Ed MCBAIN: A la bonne heure (87ème District, 12)

A Isola, l’hiver n’était déjà plus qu’un mauvais souvenir. Le printemps avançait et la ville, soudain, semblait vouloir l’accueillir comme une invitée de marque. Avril, cette année-là, avait quelque chose de tendre, presque émouvant: les citadins, adoucis par la montée du vert le long des façades de béton, se surprenaient à ralentir le pas. On flânait à loisir dans Grover Park. Dans cette ambiance douce et fragile, alors que tout paraissait renaître, un premier appel téléphonique vient fissurer l’apparente tranquillité: un commerçant, puis un autre, sont sommés par leur mysterieux interlocuteur de fermer boutique « pour leur bien ». Et presque au même moment, on retrouve un homme mort. De quoi rappeler que, printemps ou pas, la ville ne désarme jamais…
Je poursuis ma lecture de la série du 87e District, et ce douzième épisode, À la bonne heure (The Heckler, 1960), marque une étape charnière: c’est ici que surgit pour la première fois le Sourdingue (The Deaf Man), ce criminel joueur et méthodique, génie récurrent du mal et véritable ombre portée sur l’ensemble du cycle. L’intrigue prend d’abord l’allure d’un mauvais canular: une série de coups de fil menaçants, une panique diffuse chez les petits commerçants, un « emmerdeur » qui semble ne vouloir que semer le trouble. Mais très vite, les policiers du 87e comprennent que derrière ce vacarme de surface se déploie un plan bien plus précis, une stratégie calculée pour saturer, détourner, égarer.

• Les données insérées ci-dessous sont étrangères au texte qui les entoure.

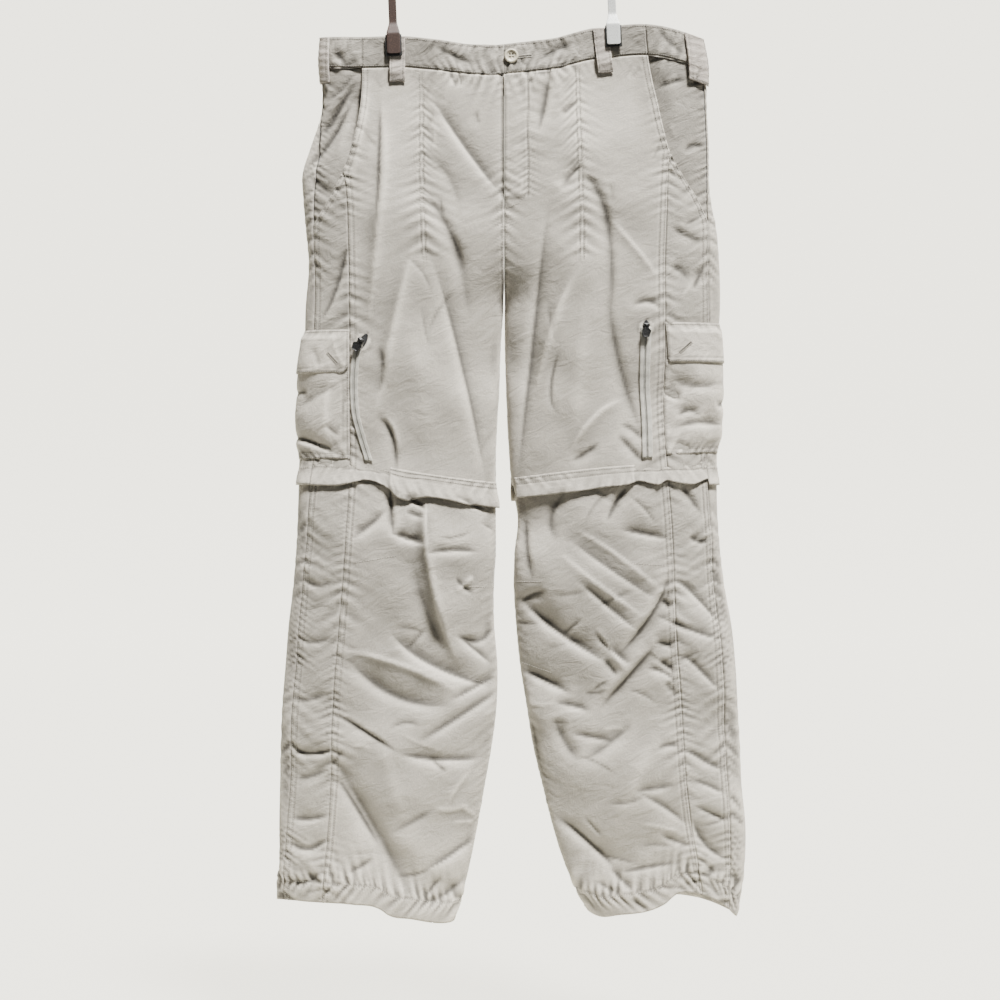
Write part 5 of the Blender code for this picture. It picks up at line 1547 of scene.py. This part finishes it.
def sew(store, points, normals):
    """One row of stitches with a dark bead between every two, painted shade of a needle hole."""
    lay_beads(store, points, normals)
    lay_beads("holes", points, normals, long=HOLE_LONG, wide=HOLE_WIDE, out=0.02, shift=0.5)


def sew_edge(store, name, side, insets, low=0.0, high=1.0):
    """Rows of stitches along one edge of a piece of cloth."""
    for inset in insets:
        sew(store, *cloths[name].at(*cloths[name].edge(side, inset, low, high)))


# %% A line of stitches through any points
def on_front(name, points, count=120):
    """Points and normals on the front of a piece, on its own grid, for a line of (x, fallen) points."""
    cloth = cloths[name]
    line = np.array(points, float)
    travelled = np.concatenate(((0,), np.cumsum(np.hypot(*np.diff(line, axis=0).T))))
    at = np.linspace(0, travelled[-1], count)
    grid_x, grid_fallen = cloth.points[..., 0], WAIST_Z - cloth.points[..., 2]
    hidden = 1000 * (cloth.normals[..., 1] > 0)
    u, v = [], []
    for one_x, one_fallen in zip(*(np.interp(at, travelled, column) for column in line.T)):
        near = np.hypot(grid_x - one_x, grid_fallen - one_fallen) + hidden
        r, c = np.unravel_index(near.argmin(), near.shape)
        r0, c0 = min(max(r, 1), cloth.rows - 1), min(max(c, 1), cloth.columns - 1)
        step_u = (cloth.points[r0, c0 + 1] - cloth.points[r0, c0 - 1]) / 2
        step_v = (cloth.points[r0 + 1, c0] - cloth.points[r0 - 1, c0]) / 2
        gap = np.array((one_x - grid_x[r, c], grid_fallen[r, c] - one_fallen))
        basis = np.array(((step_u[0], step_v[0]), (step_u[2], step_v[2])))
        move = np.linalg.solve(basis, gap)
        u.append((c + move[0]) / cloth.columns)
        v.append((r + move[1]) / cloth.rows)
    return cloth.at(np.array(u), np.array(v))


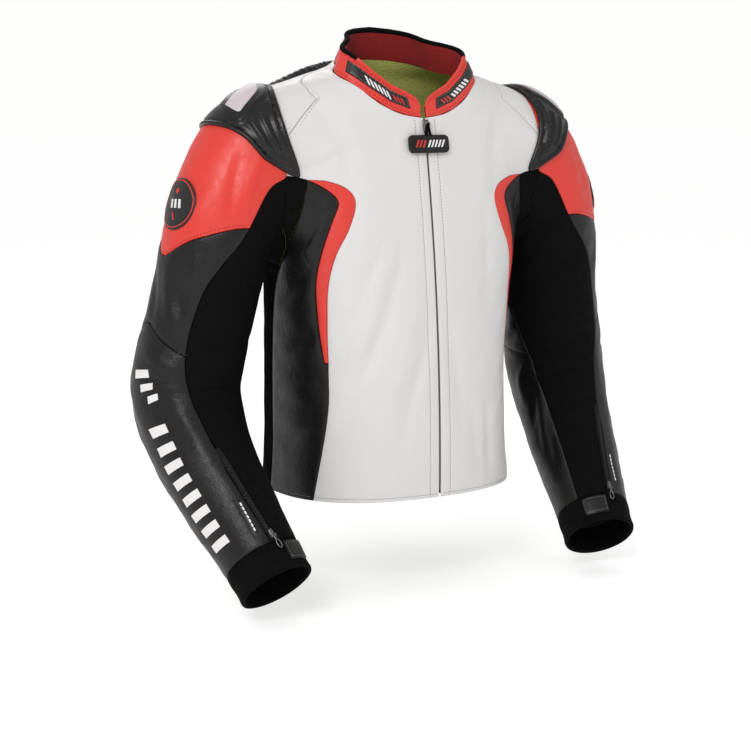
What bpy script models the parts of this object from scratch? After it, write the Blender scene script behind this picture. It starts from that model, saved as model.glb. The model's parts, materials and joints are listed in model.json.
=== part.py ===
"""Leather riding jacket, built as sewn panels, armour, zips and cuffs.

Frame: metres, +Z up, +X towards the wearer's left, -Y to the front.
The origin is the middle of the neck opening, level with the shoulder neck points.
Every panel is a patch of one outer skin, thickened inwards.
"""
import math

import bpy
import bmesh
import numpy as np
from mathutils.geometry import delaunay_2d_cdt

# ---------------------------------------------------------------- driving dimensions
LEATHER = 0.0024          # panel thickness
SEAM_GAP = 0.0004         # half of the clearance between neighbouring pieces
HEM_Z = -0.560            # height of the hem
COARSE = 0.036            # spacing of the points inside a panel
SLIVER = 6e-8             # triangles smaller than this lie outside a nearly straight seam
BORDER = 0.024            # spacing of the points along its seams, shared with its neighbours
ZIP_HALF_GAP = 0.0030     # half of the slit between the front edges
ARMHOLE_X = 0.1915        # plane of the armhole seam
ARMHOLE_GAP = 0.0006      # the torso panels stop this far before that plane
ELBOW_AT = 0.335          # distance down the sleeve of the elbow hinge
ELBOW_CLEAR = 0.050       # the sleeve shells stop this far from the elbow hinge
CUFF_TOP = 0.562          # distance down the sleeve where the cuff band starts
CUFF_END = 0.605
LINING_DEPTH = 0.0070     # from the outer skin to the lining's outer face

COLLAR_START = 2.6        # angle from the front where the collar's ends stand
COLLAR_LEAN = ((0, 0.20), (40, 0.40), (80, 0.50), (180, 0.40))    # inward lean by angle from the front
TUCK = 0.030              # under the arm this much of the sleeve is drawn in to the torso
TUCK_CLEAR = 0.0014       # and stops this far from it
ZIP_TOP = -0.0725
SLIDER_DROP = 0.001       # the slider's top lies this far below the zip's top
EAR_DROP = 0.0062         # the pull's hinge lies this far below the slider's top
EAR_PROUD = 0.0052        # and this far in front of the jacket
PULL_STEM = 0.0135        # from the hinge down to the grip
PULL_STEM_HALF = 0.0021
PULL_GRIP = (0.060, 0.023)
CUFF_SLIDER_ANGLE_LOW = 88.3
CUFF_SLIDER_ANGLE_HIGH = 79.6
TAB_TURN = 99.0           # the tab is sewn down at this angle and ends at the next
TAB_END = 142.0
TAB_D = (0.5660, 0.5930)
ZIP_SLOT = 5.0            # half of the cuff zip's slot, in degrees round the sleeve
CUFF_ZIP_TOP = 0.434      # distance down the sleeve where the cuff zip starts
ELBOW_BALL = 0.0620       # outer radius of the elbow's ball
ARMOUR_TURN = 250         # middle of the elbow armour, in degrees round the elbow's ball
CUP_ORIGIN = (0.222, 0.012, -0.062)
CUP_NORMAL = (0.62, -0.10, 0.78)
CUP_UP = (-0.78, 0.0, 0.62)
BADGE_CENTRE = (0.300, 0.008, -0.176)
BADGE_NORMAL = (0.97, -0.16, 0.20)
BADGE_RADIUS = 0.033

# outline of the moulded shoulder cup: inner top, front edge, front tip, outer edge, back
CUP_POINTS = (
    (0.1770, 0.045, -0.034), (0.1770, 0.012, -0.030), (0.1860, -0.020, -0.042), (0.1900, -0.045, -0.066),
    (0.1860, -0.056, -0.094), (0.1770, -0.060, -0.130), (0.1860, -0.060, -0.137), (0.2190, -0.057, -0.122),
    (0.2300, -0.054, -0.110), (0.2410, -0.045, -0.095), (0.2550, -0.027, -0.082), (0.2640, 0.000, -0.078),
    (0.2640, 0.026, -0.080), (0.2550, 0.050, -0.086), (0.2360, 0.072, -0.100), (0.2120, 0.082, -0.112),
    (0.1930, 0.080, -0.096), (0.1900, 0.068, -0.062),
)
INSERT_POINTS = ((0.240, 0.014, -0.055), (0.238, -0.016, -0.062), (0.231, -0.018, -0.058),
                 (0.199, 0.004, -0.036), (0.196, 0.020, -0.032), (0.206, 0.022, -0.034))

# the front edge is one arc, so that the zip slider can follow it
FRONT_ARC_Y = 2.3716
FRONT_ARC_Z = -0.4872
FRONT_ARC_R = 2.4785

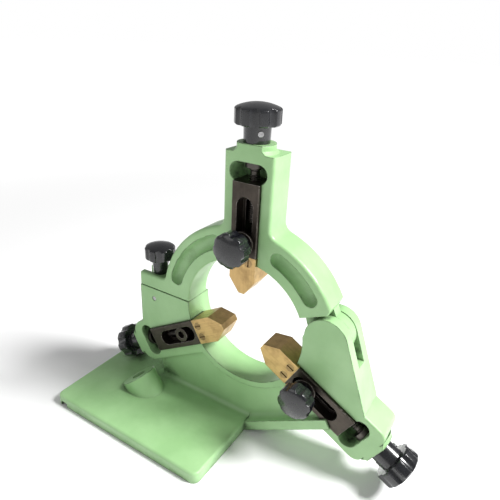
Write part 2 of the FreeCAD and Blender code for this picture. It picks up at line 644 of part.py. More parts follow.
def make_slide(jaw):
    start = steel_start(jaw)
    end = start + SLIDE_LENGTH
    half = SLIDE_WIDTH / 2
    bar = block(start, end, SLIDE_FRONT_Y, SLIDE_BACK, -half, half)
    bar = bar.makeChamfer(SLIDE_CHAMFER, [e for e in bar.Edges if e.BoundBox.XLength > 1])
    tenon = block(start - TENON_LENGTH, start + 1, -TENON_FRONT, TENON_BACK,
                  -TENON_WIDTH / 2, TENON_WIDTH / 2)
    bar = fuse([bar, tenon])
    slot0, slot1 = start + SLOT_FROM_TIP, end - SLOT_FROM_END
    step = (SLOT_RECESS_WIDTH - SLOT_WIDTH) / 2
    ledge = SLIDE_FRONT_Y + SLOT_RECESS_DEPTH
    recess = stadium_along_x(slot0, slot1, SLOT_RECESS_WIDTH, SLIDE_FRONT_Y - 1, ledge)
    through = stadium_along_x(slot0 + step, slot1 - step, SLOT_WIDTH, ledge - 1, SLIDE_BACK + 1)
    bar = bar.cut(recess).cut(through)
    bar = bar.cut(rod(SCREW_R + RUN_CLEAR, at(slot1 - SLOT_WIDTH, 0), at(end + 1, 0)))
    for x, z in tip_screw_places(jaw):
        bar = bar.cut(tip_screw(x, z))
    return bar


def make_tip(jaw):
    nose = jaw["nose"]
    start = steel_start(jaw)
    half, nose_half = SLIDE_WIDTH / 2, TIP_NOSE_WIDTH / 2
    points = [(nose, nose_half), (nose + TIP_TAPER, half), (start, half),
              (start, -half), (nose + TIP_TAPER, -half), (nose, -nose_half)]
    tip = polygon(points, SLIDE_FRONT_Y, SLIDE_BACK)
    mortise = block(start - TENON_LENGTH, start + 1, -TENON_FRONT, TENON_BACK,
                    -TENON_WIDTH / 2, TENON_WIDTH / 2)
    tip = tip.cut(mortise)
    for x, z in tip_screw_places(jaw):
        tip = tip.cut(tip_screw(x, z))
    return tip


def make_adjusting_screw(jaw):
    end = knob_seat(jaw) + TURN_GAP + SCREW_IN_KNOB
    screw = rod(SCREW_R, at(SCREW_INNER_END, 0), at(end, 0))
    screw = screw.makeChamfer(1.0, [e for e in screw.Edges if e.BoundBox.XMax < SCREW_INNER_END + 1])
    return screw.cut(knob_pin_hole(jaw))


def make_screw_collar(jaw):
    outer = jaw["window"] - TURN_GAP
    ring = rod(COLLAR_R, at(outer - COLLAR_THICK, 0), at(outer, 0))
    return ring.cut(rod(SCREW_R, at(outer - COLLAR_THICK - 1, 0), at(outer + 1, 0)))


def knob_pin_hole(jaw):
    """Cross pin through hub and screw, level with the front right when seen from the knob."""
    x = knob_seat(jaw) + TURN_GAP + ADJUST_KNOB_PIN_HEIGHT
    reach = ADJUST_KNOB["hub_top_r"] + ADJUST_KNOB_PIN_PROUD
    side = reach * math.sqrt(0.5)
    return rod(ADJUST_KNOB_PIN_R, Vector(x, -side, -side), Vector(x, side, side))


def make_knob_pin(jaw):
    return knob_pin_hole(jaw)


def make_adjusting_knob(jaw):
    knob = star_knob(**ADJUST_KNOB)
    knob = knob.cut(rod(SCREW_R, Vector(0, 0, -1), Vector(0, 0, SCREW_IN_KNOB)))
    knob.rotate(ORIGIN, Y_AXIS, 90)
    knob.translate(at(knob_seat(jaw) + TURN_GAP, 0))
    return knob.cut(knob_pin_hole(jaw))


# ---- clamps: a star knob on a stud, or a socket cap screw ------------------------------------
def make_clamp_washer():
    back = SLIDE_FRONT_Y - TURN_GAP
    disc = rod(CLAMP_WASHER_R, at(CLAMP_R, 0, back - CLAMP_WASHER_THICK), at(CLAMP_R, 0, back))
    return disc.cut(rod(CLAMP_STUD_R, at(CLAMP_R, 0, -FAR), at(CLAMP_R, 0, FAR)))


def clamp_knob_base():
    return SLIDE_FRONT_Y - TURN_GAP - CLAMP_WASHER_THICK


def make_clamp_stud(jaw):
    front = clamp_knob_base() - CLAMP_STUD_IN_KNOB
    return rod(CLAMP_STUD_R, at(CLAMP_R, 0, front), at(CLAMP_R, 0, jaw["back"] - CLAMP_END_GAP))


def make_clamp_knob():
    knob = star_knob(**CLAMP_KNOB)
    knob = knob.cut(rod(CLAMP_STUD_R, Vector(0, 0, -1), Vector(0, 0, CLAMP_STUD_IN_KNOB)))
    knob.rotate(ORIGIN, Vector(1, 0, 0), 90)
    knob.translate(at(CLAMP_R, 0, clamp_knob_base()))
    return knob


def make_cap_screw(jaw):
    seat = SLIDE_FRONT_Y + SLOT_RECESS_DEPTH - TURN_GAP
    head = rod(CAP_HEAD_R, at(CLAMP_R, 0, seat - CAP_HEAD_H), at(CLAMP_R, 0, seat))
    shank = rod(CAP_SCREW_R, at(CLAMP_R, 0, seat - 1), at(CLAMP_R, 0, jaw["back"] - CLAMP_END_GAP))
    front = seat - CAP_HEAD_H
    corners = [(CLAMP_R + CAP_SOCKET_R * math.cos(math.radians(a)),
                CAP_SOCKET_R * math.sin(math.radians(a))) for a in range(0, 360, 60)]
    socket = polygon(corners, front - 1, front + CAP_SOCKET_DEPTH)
    return fuse([head, shank]).cut(socket)


# ---- write every node --------------------------------------------------------------------------
def jaw_nodes(name, jaw):
    pieces = {
        "slide": make_slide(jaw),
        "tip": make_tip(jaw),
        "tip_screws": make_tip_screws(jaw),
        "adjusting_screw": make_adjusting_screw(jaw),
        "screw_collar": make_screw_collar(jaw),
        "adjusting_knob": make_adjusting_knob(jaw),
        "knob_pin": make_knob_pin(jaw),
    }
    if jaw["clamp"] == "knob":
        pieces["clamp_stud"] = make_clamp_stud(jaw)
        pieces["clamp_washer"] = make_clamp_washer()
        pieces["clamp_knob"] = make_clamp_knob()
    else:
        pieces["clamp_screw"] = make_cap_screw(jaw)
    return {f"{name}_{piece}": turned(shape, jaw["angle"]) for piece, shape in pieces.items()}


def all_nodes():
    nodes = {
        "base_casting": make_base_casting(),
        "hinge_pin": make_hinge_pin(),
        "eye_bolt": make_eye_bolt(),
        "eye_bolt_pin": make_eye_pin(),
        "arch_casting": make_arch_casting(),
        "lock_knob": make_lock_knob(),
        "lock_knob_bush": make_lock_bush(),
    }
    for name, jaw in JAWS.items():
        nodes.update(jaw_nodes(name, jaw))
    return nodes


os.makedirs("parts", exist_ok=True)
for node, shape in all_nodes().items():
    shape.translate(Vector(0, 0, CENTRE_HEIGHT))
    shape.exportStep(f"parts/{node}.step")
    print(node, len(shape.Solids), shape.isValid(), round(shape.Volume))
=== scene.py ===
"""Studio scene of a cast steady rest with a hinged arch and three brass-tipped jaws."""
import json
import logging
import math
from dataclasses import dataclass, field
from enum import Enum
from typing import Callable, Sequence

import bmesh
import bpy
from mathutils import Matrix, Vector


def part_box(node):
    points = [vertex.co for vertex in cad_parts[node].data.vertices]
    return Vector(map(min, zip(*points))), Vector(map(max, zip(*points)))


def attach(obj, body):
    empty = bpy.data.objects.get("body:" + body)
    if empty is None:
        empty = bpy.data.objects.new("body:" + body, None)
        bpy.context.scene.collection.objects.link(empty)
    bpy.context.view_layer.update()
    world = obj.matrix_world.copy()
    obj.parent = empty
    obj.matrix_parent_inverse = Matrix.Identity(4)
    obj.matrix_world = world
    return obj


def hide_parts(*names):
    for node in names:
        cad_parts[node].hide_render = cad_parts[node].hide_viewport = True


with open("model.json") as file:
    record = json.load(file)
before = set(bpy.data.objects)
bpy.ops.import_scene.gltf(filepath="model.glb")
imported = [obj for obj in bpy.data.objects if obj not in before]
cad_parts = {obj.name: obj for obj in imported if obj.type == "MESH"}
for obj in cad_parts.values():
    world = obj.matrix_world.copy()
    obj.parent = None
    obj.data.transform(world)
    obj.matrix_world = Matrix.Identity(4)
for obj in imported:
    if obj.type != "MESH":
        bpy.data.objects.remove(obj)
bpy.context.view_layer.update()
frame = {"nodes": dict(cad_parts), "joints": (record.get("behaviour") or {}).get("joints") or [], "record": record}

LOG = logging.getLogger("steady_rest")
MM = 0.001
UP = Vector((0.0, 0.0, 1.0))


class JawName(Enum):
    """The three jaws, by their place in the ring."""

    TOP = "top"
    LEFT = "left"
    RIGHT = "right"


class ClampForm(Enum):
    """How a jaw's slide is clamped."""

    STAR_KNOB = "star_knob"
    CAP_SCREW = "cap_screw"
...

Comme souvent chez McBain, et c’est cela que j’apprécie tout particulièrement dans cette série, Isola, la ville imaginaire, inspirée de New-York où l’auteur situe ses romans, n’est pas un simple décor: c’est un organisme vivant, qui évolue de livre en livre. Ici, c’est la construction d’un immense centre commercial qui s’impose dans le paysage, symbole de modernisation, de spéculation, d’ambitions urbaines — et, bien sûr, terrain rêvé pour de nouveaux crimes… Ce chantier, encore inachevé, deviendra un nœud de tension du roman. McBain excelle à montrer comment une ville qui se transforme crée de nouveaux angles morts, de nouvelles possibilités pour le crime, mais aussi de nouveaux espaces où la police doit apprendre à se mouvoir.
Le printemps, omniprésent dans le texte, donne au roman une atmosphère particulière : c’est la saison du renouveau, mais aussi celle où les illusions fleurissent, où tout semble possible — y compris les manipulations les plus subtiles. Les policiers, eux, affrontent ce climat comme ils affrontent l’enquête : avec une lassitude tenace, une lucidité patiente, et cette conscience que la météo, à Isola, n’a jamais suffi à calmer les esprits.
Le roman se déploie alors comme un feuilleton policier parfaitement réglé : Carella, Meyer Meyer, Kling et les autres avancent à tâtons, interprètent, ratent parfois, recollent les morceaux. Le Sourdingue, lui, joue à un autre niveau, avec une précision qui frôle le plaisir artistique. Tout cela est, comme toujours, très efficace. D’autant que McBain sait jouer avec brio de la mécanique chorale propre au 87e District: une part de quotidien, une part de chaos, énormément d’humour sec, et cette façon si particulière qu’a l’auteur d’orchestrer ses intrigues comme des partitions où chaque voix compte.
Bref, je poursuis la série avec un enthousiasme intact, même si ce n’est pas à un rythme rapide – 2 ou 3 par an. À mesure que j’avance, ces romans, pris un à un, forment une œuvre infiniment cohérente: un portrait de ville, un laboratoire social, et une galerie de personnages qui deviennent un peu des familiers. Et puis, il y a le ton inimitable de l’auteur. Prochaine étape ? Le volume suivant, forcément. Isola m’attend.
« L’individu que l’on découvrit à Grover Park était en tenue d’été, de plein été. Il ne portait pour tout vêtement qu’une paire de souliers noirs et des chaussettes blanches, ce qui aurait pu le faire arrêter pour attentat à la pudeur dans n’importe quelle ville du monde. Mais cet estimable personnage se souciait tout aussi peu des rigueurs de la loi que de celles de la température. Ce monsieur était mort. »
Ed McBain, A la bonne heure (The Heckler, 1960), traduction de Louis Saurin et Claire Céra, 87e District, tome 2, Omnibus.